■ **WHAT YOU HAVE TO DO**: All of the material below is to be returned exactly.
+++++
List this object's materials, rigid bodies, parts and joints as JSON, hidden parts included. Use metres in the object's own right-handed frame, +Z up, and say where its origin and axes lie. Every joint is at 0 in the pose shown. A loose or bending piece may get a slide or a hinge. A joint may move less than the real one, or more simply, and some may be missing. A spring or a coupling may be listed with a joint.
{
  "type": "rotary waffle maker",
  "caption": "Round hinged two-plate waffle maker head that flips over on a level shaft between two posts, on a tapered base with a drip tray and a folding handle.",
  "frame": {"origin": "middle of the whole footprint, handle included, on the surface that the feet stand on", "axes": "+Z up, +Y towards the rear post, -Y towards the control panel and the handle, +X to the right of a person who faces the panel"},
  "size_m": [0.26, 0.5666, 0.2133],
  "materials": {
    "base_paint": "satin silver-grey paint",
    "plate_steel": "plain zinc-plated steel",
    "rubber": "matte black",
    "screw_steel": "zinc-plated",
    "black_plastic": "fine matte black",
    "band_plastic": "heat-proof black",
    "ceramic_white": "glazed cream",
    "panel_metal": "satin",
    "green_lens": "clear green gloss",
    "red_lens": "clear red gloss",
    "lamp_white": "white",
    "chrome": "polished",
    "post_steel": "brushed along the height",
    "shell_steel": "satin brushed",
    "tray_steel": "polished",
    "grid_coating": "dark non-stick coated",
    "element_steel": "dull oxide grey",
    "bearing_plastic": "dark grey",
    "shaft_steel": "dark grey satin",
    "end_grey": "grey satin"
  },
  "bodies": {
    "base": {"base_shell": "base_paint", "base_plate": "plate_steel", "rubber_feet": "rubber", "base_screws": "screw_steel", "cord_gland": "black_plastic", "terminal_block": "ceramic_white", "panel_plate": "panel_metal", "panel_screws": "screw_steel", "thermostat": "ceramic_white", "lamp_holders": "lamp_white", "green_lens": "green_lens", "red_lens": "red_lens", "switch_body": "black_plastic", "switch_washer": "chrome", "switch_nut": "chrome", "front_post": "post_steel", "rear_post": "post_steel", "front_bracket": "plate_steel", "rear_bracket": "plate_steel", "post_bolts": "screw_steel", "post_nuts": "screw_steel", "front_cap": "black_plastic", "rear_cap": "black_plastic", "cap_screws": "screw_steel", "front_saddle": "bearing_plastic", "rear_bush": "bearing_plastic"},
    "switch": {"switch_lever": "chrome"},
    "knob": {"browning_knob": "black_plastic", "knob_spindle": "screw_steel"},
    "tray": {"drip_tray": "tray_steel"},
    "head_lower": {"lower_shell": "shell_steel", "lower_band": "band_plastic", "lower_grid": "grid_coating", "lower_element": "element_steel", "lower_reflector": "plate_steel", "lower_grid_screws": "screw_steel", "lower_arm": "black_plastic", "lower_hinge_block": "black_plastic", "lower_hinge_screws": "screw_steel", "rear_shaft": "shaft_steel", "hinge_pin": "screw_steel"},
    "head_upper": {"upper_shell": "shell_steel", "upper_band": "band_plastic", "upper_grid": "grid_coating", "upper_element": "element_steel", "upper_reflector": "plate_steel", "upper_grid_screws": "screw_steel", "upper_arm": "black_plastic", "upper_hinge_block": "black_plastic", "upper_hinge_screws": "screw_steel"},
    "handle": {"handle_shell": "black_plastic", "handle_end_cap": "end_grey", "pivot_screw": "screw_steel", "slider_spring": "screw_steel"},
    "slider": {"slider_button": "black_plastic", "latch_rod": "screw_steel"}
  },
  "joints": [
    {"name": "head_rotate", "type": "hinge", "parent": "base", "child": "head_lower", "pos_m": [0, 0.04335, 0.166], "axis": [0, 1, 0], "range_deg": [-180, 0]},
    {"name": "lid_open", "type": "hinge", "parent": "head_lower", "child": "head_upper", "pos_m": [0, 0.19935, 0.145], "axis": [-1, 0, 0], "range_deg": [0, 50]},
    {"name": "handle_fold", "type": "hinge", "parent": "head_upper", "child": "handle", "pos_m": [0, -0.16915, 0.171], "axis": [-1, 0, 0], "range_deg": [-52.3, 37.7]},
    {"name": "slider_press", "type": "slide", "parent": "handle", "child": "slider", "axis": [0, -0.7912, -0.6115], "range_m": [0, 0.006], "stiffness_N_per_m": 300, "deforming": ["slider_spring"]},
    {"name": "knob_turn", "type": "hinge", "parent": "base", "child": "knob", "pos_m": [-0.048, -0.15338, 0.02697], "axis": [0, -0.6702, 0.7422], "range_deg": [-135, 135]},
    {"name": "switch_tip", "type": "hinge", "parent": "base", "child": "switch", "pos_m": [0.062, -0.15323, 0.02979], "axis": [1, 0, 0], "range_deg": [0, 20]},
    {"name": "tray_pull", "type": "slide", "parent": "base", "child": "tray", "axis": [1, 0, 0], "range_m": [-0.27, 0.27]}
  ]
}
+++++
■ **WRITTEN ANSWER**:
List this object's materials, rigid bodies, parts and joints as JSON, hidden parts included. Use metres in the object's own right-handed frame, +Z up, and say where its origin and axes lie. Every joint is at 0 in the pose shown. A loose or bending piece may get a slide or a hinge. A joint may move less than the real one, or more simply, and some may be missing. A spring or a coupling may be listed with a joint.
{
  "type": "rotary waffle maker",
  "caption": "Round hinged two-plate waffle maker head that flips over on a level shaft between two posts, on a tapered base with a drip tray and a folding handle.",
  "frame": {"origin": "middle of the whole footprint, handle included, on the surface that the feet stand on", "axes": "+Z up, +Y towards the rear post, -Y towards the control panel and the handle, +X to the right of a person who faces the panel"},
  "size_m": [0.26, 0.5666, 0.2133],
  "materials": {
    "base_paint": "satin silver-grey paint",
    "plate_steel": "plain zinc-plated steel",
    "rubber": "matte black",
    "screw_steel": "zinc-plated",
    "black_plastic": "fine matte black",
    "band_plastic": "heat-proof black",
    "ceramic_white": "glazed cream",
    "panel_metal": "satin",
    "green_lens": "clear green gloss",
    "red_lens": "clear red gloss",
    "lamp_white": "white",
    "chrome": "polished",
    "post_steel": "brushed along the height",
    "shell_steel": "satin brushed",
    "tray_steel": "polished",
    "grid_coating": "dark non-stick coated",
    "element_steel": "dull oxide grey",
    "bearing_plastic": "dark grey",
    "shaft_steel": "dark grey satin",
    "end_grey": "grey satin"
  },
  "bodies": {
    "base": {"base_shell": "base_paint", "base_plate": "plate_steel", "rubber_feet": "rubber", "base_screws": "screw_steel", "cord_gland": "black_plastic", "terminal_block": "ceramic_white", "panel_plate": "panel_metal", "panel_screws": "screw_steel", "thermostat": "ceramic_white", "lamp_holders": "lamp_white", "green_lens": "green_lens", "red_lens": "red_lens", "switch_body": "black_plastic", "switch_washer": "chrome", "switch_nut": "chrome", "front_post": "post_steel", "rear_post": "post_steel", "front_bracket": "plate_steel", "rear_bracket": "plate_steel", "post_bolts": "screw_steel", "post_nuts": "screw_steel", "front_cap": "black_plastic", "rear_cap": "black_plastic", "cap_screws": "screw_steel", "front_saddle": "bearing_plastic", "rear_bush": "bearing_plastic"},
    "switch": {"switch_lever": "chrome"},
    "knob": {"browning_knob": "black_plastic", "knob_spindle": "screw_steel"},
    "tray": {"drip_tray": "tray_steel"},
    "head_lower": {"lower_shell": "shell_steel", "lower_band": "band_plastic", "lower_grid": "grid_coating", "lower_element": "element_steel", "lower_reflector": "plate_steel", "lower_grid_screws": "screw_steel", "lower_arm": "black_plastic", "lower_hinge_block": "black_plastic", "lower_hinge_screws": "screw_steel", "rear_shaft": "shaft_steel", "hinge_pin": "screw_steel"},
    "head_upper": {"upper_shell": "shell_steel", "upper_band": "band_plastic", "upper_grid": "grid_coating", "upper_element": "element_steel", "upper_reflector": "plate_steel", "upper_grid_screws": "screw_steel", "upper_arm": "black_plastic", "upper_hinge_block": "black_plastic", "upper_hinge_screws": "screw_steel"},
    "handle": {"handle_shell": "black_plastic", "handle_end_cap": "end_grey", "pivot_screw": "screw_steel", "slider_spring": "screw_steel"},
    "slider": {"slider_button": "black_plastic", "latch_rod": "screw_steel"}
  },
  "joints": [
    {"name": "head_rotate", "type": "hinge", "parent": "base", "child": "head_lower", "pos_m": [0, 0.04335, 0.166], "axis": [0, 1, 0], "range_deg": [-180, 0]},
    {"name": "lid_open", "type": "hinge", "parent": "head_lower", "child": "head_upper", "pos_m": [0, 0.19935, 0.145], "axis": [-1, 0, 0], "range_deg": [0, 50]},
    {"name": "handle_fold", "type": "hinge", "parent": "head_upper", "child": "handle", "pos_m": [0, -0.16915, 0.171], "axis": [-1, 0, 0], "range_deg": [-52.3, 37.7]},
    {"name": "slider_press", "type": "slide", "parent": "handle", "child": "slider", "axis": [0, -0.7912, -0.6115], "range_m": [0, 0.006], "stiffness_N_per_m": 300, "deforming": ["slider_spring"]},
    {"name": "knob_turn", "type": "hinge", "parent": "base", "child": "knob", "pos_m": [-0.048, -0.15338, 0.02697], "axis": [0, -0.6702, 0.7422], "range_deg": [-135, 135]},
    {"name": "switch_tip", "type": "hinge", "parent": "base", "child": "switch", "pos_m": [0.062, -0.15323, 0.02979], "axis": [1, 0, 0], "range_deg": [0, 20]},
    {"name": "tray_pull", "type": "slide", "parent": "base", "child": "tray", "axis": [1, 0, 0], "range_m": [-0.27, 0.27]}
  ]
}